A simple and powerful formalism has been used to analyze transmission through hole arrays leading to surprising results such as 100% transmission for thick perfect-conductor films perforated by arbitrarily narrow holes with the appropriate hole-lattice spacing. The fact that 100% transmission is possible in non-absorbing structures has been pointed out before [4, 21], but our theory shows rigorously that this is also possible for holes however small.

For isolated holes, both theoretical and experimental evidence of transmission resonances obtained by filling a hole with large-index-of-refraction material have been presented, resulting in considerable transmission enhancement. The existence of discrete states localized at the hole cavity gives rise to Fano-like transmission resonances by coupling to the continuum of states outside the film. The Fano-profile character of these resonances are evidenced by wavelengths of vanishing transmission close to transmission maxima.

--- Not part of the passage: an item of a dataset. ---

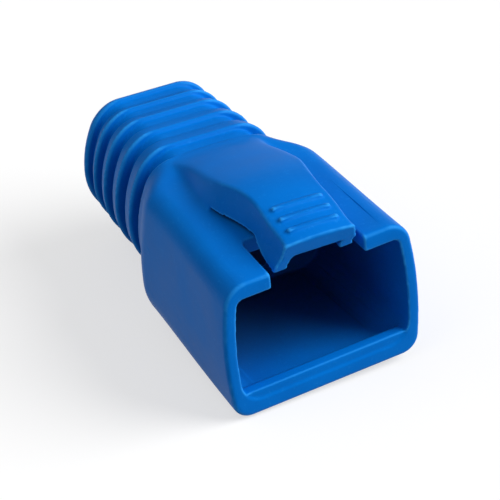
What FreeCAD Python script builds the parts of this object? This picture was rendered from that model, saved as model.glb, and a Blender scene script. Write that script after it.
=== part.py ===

Finally, filled-hole arrays have been shown to exhibit a colorful phenomenology, including new types of suppressed transmission and a complicated interplay between hole-site resonances and lattice resonances that is satisfactorily explained within the present approach. More detailed experimental and theoretical studies of these kinds of filled-hole structures are still needed in order to fully exploit their potential for technological applications.